The opinion could prove a critical shot across the bow for many in the media that the blurring of opinion and fact could come at a high price.  Notably, The New York Times argued that there was nothing wrong with articles because the reporters were stating their opinions.  Project Veritas noted that the paper’s own ethical policies prohibit news reporters from injecting their subjective opinions into news stories. 
The effort to argue that reporters can interlace fact with opinion reflects a broader discussion of how journalism is changing. 
Recently, columnist Andrew Sullivan (who was himself the target of a cancelling campaign for expressing opposing viewpoints) criticized the media for emphasizing narratives over news.  Indeed, we have discussed how journalism professors have publicly called for an end of objectivity in journalism as too constraining for reporters in seeking “social justice.”  This trend toward advocacy journalism has led to polls showing record lows in terms of trust for the media. The cost of the changing view of journalism may not only be in the loss of core trust but of core legal protections.

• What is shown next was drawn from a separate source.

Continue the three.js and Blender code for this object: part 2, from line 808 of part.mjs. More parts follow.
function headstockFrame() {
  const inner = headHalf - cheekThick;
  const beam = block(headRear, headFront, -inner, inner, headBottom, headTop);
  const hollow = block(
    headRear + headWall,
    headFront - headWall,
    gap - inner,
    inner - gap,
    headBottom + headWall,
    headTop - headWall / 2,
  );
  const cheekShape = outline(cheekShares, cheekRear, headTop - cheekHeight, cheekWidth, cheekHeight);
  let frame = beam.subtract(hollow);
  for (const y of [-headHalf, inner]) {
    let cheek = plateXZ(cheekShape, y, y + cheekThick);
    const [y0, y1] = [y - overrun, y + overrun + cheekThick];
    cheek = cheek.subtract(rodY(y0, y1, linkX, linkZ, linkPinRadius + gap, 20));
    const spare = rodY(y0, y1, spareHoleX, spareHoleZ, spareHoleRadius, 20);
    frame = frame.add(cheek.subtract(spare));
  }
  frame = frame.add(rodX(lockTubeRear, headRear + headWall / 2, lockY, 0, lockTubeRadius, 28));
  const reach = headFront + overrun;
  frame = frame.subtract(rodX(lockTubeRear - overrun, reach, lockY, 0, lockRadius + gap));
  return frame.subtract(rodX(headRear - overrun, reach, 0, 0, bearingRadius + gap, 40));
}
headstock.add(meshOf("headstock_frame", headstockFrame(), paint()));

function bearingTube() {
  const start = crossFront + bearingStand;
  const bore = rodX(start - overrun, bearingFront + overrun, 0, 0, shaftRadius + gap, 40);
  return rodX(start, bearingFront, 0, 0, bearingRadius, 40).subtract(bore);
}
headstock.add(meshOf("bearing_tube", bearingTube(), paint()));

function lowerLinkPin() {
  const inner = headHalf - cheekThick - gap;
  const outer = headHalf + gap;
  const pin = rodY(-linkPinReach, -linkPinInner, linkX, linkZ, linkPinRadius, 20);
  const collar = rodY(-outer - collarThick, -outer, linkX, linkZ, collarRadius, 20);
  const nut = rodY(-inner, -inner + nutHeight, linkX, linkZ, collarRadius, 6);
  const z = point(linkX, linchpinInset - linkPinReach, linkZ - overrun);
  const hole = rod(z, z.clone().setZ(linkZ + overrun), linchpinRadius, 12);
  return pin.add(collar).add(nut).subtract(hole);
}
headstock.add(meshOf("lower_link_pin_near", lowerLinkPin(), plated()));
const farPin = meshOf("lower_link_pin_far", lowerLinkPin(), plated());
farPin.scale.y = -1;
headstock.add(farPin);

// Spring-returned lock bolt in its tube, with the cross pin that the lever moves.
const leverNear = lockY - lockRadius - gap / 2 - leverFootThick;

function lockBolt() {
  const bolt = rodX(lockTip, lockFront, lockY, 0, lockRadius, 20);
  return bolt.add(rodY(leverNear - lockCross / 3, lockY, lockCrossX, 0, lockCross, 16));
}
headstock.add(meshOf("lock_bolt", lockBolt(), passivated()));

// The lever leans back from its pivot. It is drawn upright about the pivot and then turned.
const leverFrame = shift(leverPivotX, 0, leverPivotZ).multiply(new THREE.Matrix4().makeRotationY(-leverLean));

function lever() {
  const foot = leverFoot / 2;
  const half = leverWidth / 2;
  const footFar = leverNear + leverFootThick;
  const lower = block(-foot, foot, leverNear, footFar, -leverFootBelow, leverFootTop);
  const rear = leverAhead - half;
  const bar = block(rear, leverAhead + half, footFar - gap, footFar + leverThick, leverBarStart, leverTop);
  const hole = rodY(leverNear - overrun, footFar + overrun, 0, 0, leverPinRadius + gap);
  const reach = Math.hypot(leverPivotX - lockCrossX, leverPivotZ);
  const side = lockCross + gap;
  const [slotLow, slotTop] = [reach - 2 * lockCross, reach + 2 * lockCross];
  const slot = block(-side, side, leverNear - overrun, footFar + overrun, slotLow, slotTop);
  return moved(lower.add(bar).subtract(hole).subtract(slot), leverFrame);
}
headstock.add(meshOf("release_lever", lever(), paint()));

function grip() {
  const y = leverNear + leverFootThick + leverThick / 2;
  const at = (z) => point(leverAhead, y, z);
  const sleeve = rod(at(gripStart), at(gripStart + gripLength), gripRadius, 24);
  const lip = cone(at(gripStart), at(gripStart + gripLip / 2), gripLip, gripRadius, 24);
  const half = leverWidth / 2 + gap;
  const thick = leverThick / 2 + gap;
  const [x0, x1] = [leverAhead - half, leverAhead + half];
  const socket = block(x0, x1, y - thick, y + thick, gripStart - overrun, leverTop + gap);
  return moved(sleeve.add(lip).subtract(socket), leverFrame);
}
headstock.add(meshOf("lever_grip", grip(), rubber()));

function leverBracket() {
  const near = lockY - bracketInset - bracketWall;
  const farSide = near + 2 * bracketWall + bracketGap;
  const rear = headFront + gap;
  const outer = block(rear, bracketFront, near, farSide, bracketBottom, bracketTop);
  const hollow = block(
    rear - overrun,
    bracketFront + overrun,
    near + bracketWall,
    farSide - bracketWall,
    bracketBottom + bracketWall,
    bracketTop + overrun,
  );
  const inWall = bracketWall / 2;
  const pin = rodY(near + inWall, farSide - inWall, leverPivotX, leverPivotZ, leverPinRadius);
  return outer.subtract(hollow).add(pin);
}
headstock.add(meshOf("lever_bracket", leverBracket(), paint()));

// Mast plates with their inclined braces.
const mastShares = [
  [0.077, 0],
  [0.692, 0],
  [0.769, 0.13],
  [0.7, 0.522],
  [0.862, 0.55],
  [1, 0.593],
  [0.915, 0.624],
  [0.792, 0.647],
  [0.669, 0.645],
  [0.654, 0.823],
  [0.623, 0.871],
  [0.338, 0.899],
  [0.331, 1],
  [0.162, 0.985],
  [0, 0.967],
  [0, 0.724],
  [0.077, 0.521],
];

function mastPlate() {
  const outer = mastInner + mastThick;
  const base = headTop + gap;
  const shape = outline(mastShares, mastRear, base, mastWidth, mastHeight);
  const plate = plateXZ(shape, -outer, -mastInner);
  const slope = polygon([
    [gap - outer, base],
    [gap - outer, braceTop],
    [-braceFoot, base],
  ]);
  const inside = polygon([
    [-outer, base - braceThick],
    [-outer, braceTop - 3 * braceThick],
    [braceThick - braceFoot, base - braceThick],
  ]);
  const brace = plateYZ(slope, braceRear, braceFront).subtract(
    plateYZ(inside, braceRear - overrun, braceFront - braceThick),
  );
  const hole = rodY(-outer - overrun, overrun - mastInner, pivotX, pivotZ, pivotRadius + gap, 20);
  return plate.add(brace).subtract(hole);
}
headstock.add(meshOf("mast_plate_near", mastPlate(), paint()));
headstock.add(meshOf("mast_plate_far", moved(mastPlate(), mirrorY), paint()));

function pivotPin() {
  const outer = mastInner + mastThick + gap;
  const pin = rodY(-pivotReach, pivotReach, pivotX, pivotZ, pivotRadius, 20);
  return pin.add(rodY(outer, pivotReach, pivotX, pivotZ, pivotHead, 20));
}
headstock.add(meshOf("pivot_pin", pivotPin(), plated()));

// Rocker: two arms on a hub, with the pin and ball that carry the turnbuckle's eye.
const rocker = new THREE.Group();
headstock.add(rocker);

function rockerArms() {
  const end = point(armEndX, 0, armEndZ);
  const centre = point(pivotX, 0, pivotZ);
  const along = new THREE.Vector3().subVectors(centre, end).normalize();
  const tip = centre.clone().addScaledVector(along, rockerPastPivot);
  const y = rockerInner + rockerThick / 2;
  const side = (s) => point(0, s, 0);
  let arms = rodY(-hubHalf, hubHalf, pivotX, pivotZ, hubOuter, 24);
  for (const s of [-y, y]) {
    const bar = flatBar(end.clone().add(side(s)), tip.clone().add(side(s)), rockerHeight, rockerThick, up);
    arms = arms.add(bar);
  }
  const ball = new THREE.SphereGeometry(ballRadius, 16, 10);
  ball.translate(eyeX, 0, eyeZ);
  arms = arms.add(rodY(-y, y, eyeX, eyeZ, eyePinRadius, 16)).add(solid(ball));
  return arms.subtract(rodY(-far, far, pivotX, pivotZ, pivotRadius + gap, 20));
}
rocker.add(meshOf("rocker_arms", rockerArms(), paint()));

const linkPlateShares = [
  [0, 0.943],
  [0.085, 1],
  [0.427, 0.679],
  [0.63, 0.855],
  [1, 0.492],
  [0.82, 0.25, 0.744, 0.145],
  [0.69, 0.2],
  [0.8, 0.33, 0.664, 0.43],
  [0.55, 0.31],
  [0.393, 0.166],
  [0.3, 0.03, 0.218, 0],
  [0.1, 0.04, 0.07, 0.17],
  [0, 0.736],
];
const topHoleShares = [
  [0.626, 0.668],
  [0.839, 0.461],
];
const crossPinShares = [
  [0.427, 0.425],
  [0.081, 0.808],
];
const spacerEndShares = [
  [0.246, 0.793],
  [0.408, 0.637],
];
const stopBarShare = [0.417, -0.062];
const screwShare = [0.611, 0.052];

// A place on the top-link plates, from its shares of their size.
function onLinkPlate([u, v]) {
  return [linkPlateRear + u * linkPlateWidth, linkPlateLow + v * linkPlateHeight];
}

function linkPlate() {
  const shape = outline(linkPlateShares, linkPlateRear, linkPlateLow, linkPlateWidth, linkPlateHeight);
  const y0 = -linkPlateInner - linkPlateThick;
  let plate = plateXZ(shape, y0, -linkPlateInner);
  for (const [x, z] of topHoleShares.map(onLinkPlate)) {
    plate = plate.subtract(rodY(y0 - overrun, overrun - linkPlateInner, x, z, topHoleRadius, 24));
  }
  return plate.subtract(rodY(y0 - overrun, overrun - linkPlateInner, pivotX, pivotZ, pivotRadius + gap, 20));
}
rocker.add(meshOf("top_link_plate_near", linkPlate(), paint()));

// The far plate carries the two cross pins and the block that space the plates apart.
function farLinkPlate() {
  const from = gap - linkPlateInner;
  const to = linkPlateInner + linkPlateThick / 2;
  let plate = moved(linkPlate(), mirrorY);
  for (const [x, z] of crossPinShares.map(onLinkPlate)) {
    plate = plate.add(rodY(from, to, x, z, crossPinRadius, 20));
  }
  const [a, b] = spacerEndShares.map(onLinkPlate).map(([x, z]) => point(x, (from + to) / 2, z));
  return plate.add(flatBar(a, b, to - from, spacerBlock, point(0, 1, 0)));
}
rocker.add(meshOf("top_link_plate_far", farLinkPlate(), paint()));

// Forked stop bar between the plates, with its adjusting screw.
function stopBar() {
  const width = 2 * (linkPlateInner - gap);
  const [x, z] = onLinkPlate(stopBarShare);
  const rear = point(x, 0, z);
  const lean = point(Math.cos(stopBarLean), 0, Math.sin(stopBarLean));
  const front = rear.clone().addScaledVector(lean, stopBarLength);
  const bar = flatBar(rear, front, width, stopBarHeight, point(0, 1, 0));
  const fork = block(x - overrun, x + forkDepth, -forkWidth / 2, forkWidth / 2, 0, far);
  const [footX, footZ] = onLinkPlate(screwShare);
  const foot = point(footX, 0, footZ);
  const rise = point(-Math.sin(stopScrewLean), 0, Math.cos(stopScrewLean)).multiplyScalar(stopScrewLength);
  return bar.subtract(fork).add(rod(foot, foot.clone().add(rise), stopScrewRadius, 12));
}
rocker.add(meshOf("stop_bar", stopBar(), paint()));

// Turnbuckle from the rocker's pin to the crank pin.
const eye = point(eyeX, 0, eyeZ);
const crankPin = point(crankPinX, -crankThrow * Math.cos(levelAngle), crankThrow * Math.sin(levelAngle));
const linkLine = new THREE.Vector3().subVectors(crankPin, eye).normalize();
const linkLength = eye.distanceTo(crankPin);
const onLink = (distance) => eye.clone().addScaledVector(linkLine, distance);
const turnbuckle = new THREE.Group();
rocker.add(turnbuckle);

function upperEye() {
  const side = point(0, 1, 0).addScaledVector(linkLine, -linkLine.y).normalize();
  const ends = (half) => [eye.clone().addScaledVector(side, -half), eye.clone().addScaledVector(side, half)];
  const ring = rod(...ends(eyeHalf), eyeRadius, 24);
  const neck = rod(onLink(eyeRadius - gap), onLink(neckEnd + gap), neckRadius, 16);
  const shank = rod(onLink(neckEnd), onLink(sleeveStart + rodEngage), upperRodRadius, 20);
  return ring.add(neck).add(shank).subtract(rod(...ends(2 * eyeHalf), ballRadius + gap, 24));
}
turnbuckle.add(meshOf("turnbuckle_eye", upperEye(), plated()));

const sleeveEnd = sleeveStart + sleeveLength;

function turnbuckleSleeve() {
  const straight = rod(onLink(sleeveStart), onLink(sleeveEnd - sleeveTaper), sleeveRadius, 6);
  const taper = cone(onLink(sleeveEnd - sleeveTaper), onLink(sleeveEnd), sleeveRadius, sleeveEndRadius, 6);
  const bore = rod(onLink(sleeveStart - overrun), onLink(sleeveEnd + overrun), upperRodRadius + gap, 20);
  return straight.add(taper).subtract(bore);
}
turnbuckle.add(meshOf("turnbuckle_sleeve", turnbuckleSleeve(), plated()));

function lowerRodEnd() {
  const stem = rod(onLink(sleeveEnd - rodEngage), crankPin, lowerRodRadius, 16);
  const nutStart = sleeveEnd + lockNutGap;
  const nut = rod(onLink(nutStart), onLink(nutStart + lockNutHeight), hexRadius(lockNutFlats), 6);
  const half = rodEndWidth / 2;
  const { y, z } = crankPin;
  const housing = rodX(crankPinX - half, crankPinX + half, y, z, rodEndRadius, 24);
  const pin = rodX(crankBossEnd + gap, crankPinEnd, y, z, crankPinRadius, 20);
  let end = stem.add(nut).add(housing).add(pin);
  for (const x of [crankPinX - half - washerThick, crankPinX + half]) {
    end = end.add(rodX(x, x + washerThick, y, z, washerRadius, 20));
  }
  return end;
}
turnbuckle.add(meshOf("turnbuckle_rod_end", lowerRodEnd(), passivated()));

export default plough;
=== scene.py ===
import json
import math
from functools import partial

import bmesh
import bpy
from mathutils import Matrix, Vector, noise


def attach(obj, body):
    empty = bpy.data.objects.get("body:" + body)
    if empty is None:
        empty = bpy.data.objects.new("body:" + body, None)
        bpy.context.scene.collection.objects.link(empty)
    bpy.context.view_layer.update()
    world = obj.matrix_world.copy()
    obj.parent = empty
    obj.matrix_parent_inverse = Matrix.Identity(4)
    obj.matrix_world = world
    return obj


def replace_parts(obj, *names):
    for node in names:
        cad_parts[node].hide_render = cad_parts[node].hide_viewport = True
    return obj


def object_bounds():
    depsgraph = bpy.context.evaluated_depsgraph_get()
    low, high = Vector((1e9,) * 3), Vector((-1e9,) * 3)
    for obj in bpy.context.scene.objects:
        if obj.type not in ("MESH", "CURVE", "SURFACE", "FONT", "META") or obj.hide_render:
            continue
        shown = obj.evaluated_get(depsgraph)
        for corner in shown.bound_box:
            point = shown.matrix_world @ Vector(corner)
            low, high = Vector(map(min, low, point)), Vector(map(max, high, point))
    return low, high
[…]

The New York Times obviously could still prevail in the case. However, it is now facing difficult months of discovery absent a reversal of this decision. The actual malice standard is a great protection for the media. However, once a court finds a basis for the allegation, a wide array of evidence become material including the confidential communications between reporters can some of these sources or subjects. That can lead to drawn out litigation over confidentiality and demands for ex parte and in camera reviews by the court. 
I expect to be teaching this case next year in my torts class when we deal with defamation.